Why is Ukraine's theatre scene thriving amid war?
Despite air raids and threats to life, culture-loving Ukrainians still stand in line for hours or wait months for tickets to catch their favourite plays
For Olena Vdovychenko, the theatre has always been a beautiful escape, a place of beauty long before the Russian invasion. Despite the daily air raids and missile threats, her passion for theatre hasn't waned. Instead, it has become a symbol of resilience, a way to support Ukrainian creativity and the actors, some of whom have returned to the stage after serving on the front lines.
"For these occasions, I choose a beautiful dress, do my makeup, and wear perfume. These are rare moments we lost during the war," says Olena, a theatre-goer living in Kyiv.
No air raid sirens, please!
But it has become harder to secure theatre tickets. Arts venues are fully booked and new performances are completely sold out. Sometimes Ukrainians wait for three to four months to get prime seats at a play. theatres also announce when new tickets will be available and so fans set reminders for themselves to go online on given times and dates to secure tickets. This is how Olena got hers.
And even if one is lucky to secure a ticket, a show risks being interrupted in case people have to rush to a bomb shelter. War has also impacted theatre routines: There is always an announcement before a performance, instructing people to head to the nearest safety zone if an air raid siren goes off.
If it blares for more than half an hour, the show may be canceled; something Olena has already experienced. "You mentally prepare for the possibility. You find yourself thinking: 'Please, let there be no alarm so we can enjoy the show in peace'."
A wartime blockbuster
'The Witch of Konotop,' is a dark musical comedy, based on a 19th-century Ukrainian novel by Hryhorii Kvitka-Osnovianenko, which has become a wartime phenomenon. Set in the small town of Konotop in northeastern Ukraine, it tells of how locals organised a witch hunt, blaming the women for a drought. All this unfolds against a military threat from czarist Russia.

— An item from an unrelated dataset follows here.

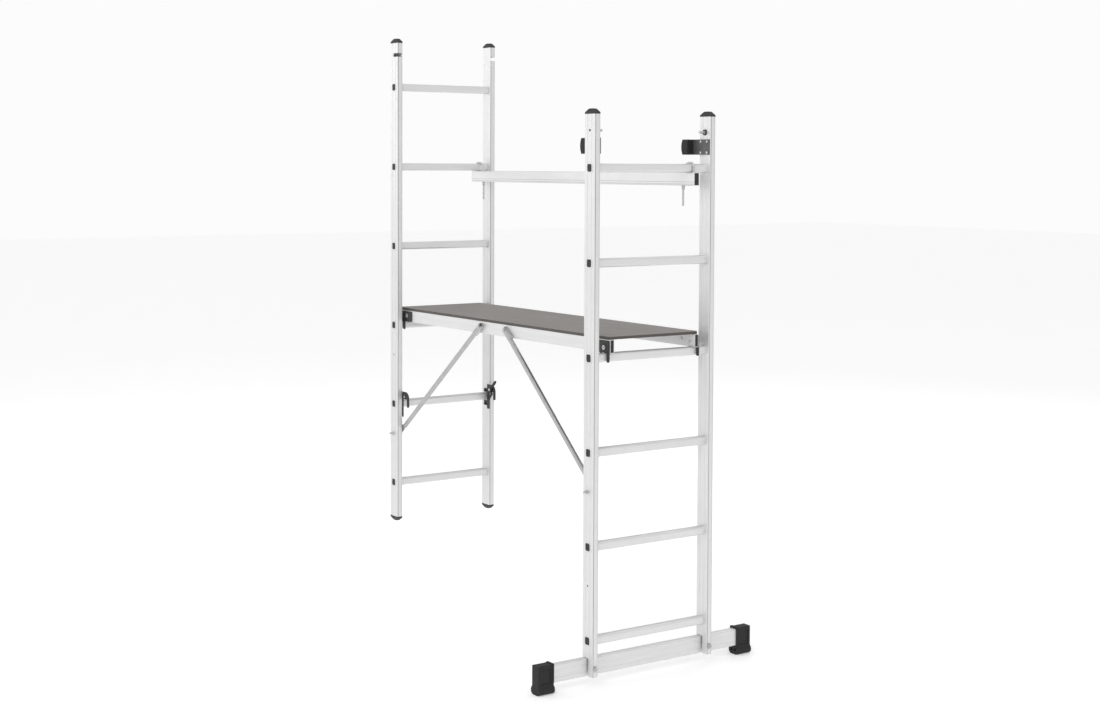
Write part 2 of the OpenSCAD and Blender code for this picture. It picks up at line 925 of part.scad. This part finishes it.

In the early days of the 2022 Russian invasion of Ukraine, a video had surfaced of a woman telling a Russian sitting on a tank, "Do you even know where you are? You're in Konotop. Every second woman here is a witch." Speaking off camera, she'd added the soldier would be cursed with impotence.
The play's director, Ivan Uryvskiy, tells DW that witches are special in Ukrainian culture. "They often appear in Ukrainian literature. Each witch is different in every piece of Ukrainian classic literature. It is a whole layer of culture."
Therefore, it is not surprising that this play about witches went viral on TikTok, attracting the youth.
"People jokingly say they hate me, when I tell them I've seen 'The Witch of Konotop' twice. Because they've been trying for months without success," Olena recalls. It is almost impossible to buy tickets online for this play while those who've tried to buy them at a box office sometimes had to stand in line from as early as 5 AM.
Uryvskiy has since attained the status of a theatre rock star, with the mystical world he created on stage: minimalist, black and white and with ironic dialogues. "Culture is always important, but during wartime, it is especially crucial. Ukrainian culture has always been under threat, always pushed to the background. Throughout history Russia has always tried to erase, abolish or ban it. Yet Ukrainian culture is rich and worth exploring. Developing our theatre and showcasing it inside the country and worldwide, especially during the war, is vital," explains Uryvskiy.
'The voice of modern Ukraine'
Thus, "The Witch of Konotop" was even staged at the international Peace Summit in Switzerland in June this year, where the actors performed for the delegates.
Yevhen Nyshchuk, former Ukrainian Minister of Culture and the general director of the Ivan Franko National Theatre in Kyiv where the play is staged, described it as "the voice of modern Ukraine."
"This is part of a phenomenon about reclaiming Ukrainian culture from Russia," says Mayhill Fowler, associate professor of history at Stetson University specialising in the cultural history of Russia, Ukraine and Eastern Europe. She notes that "many 19th-century Ukrainian plays were written under the yoke of the Russian Empire," adding that this represents "a possibility to write a new chapter of Ukrainian cultural history."
Throughout the history of Ukraine, the theatre has always been a place where people went in tough times. Fowler highlights that in 1920, amidst the hunger and turmoil of the Russian Civil War, the famous Ukrainian theatre director Les Kurbas staged a production of William Shakespeare's "Macbeth."
Fast forward to June 2024, where the first ever Ukrainian Shakespeare Festival took place in Ivano-Frankivsk in western Ukraine. "War is dehumanising and Shakespeare is fundamentally humanising. It reminds us that we're human," Fowler quotes the organiser of the Shakespeare Festival, Iryna Chuzhynova.
In Kharkiv, the second-largest city, situated near the Russian border and under constant shelling, theatrical performances continue underground in subway stations.
The thriving theatre scene in Ukraine is not about returning to normalcy as Ukrainians once knew it. The danger and chaos of war is still there. It is "one of many ways to cope with the war," Fowler points out.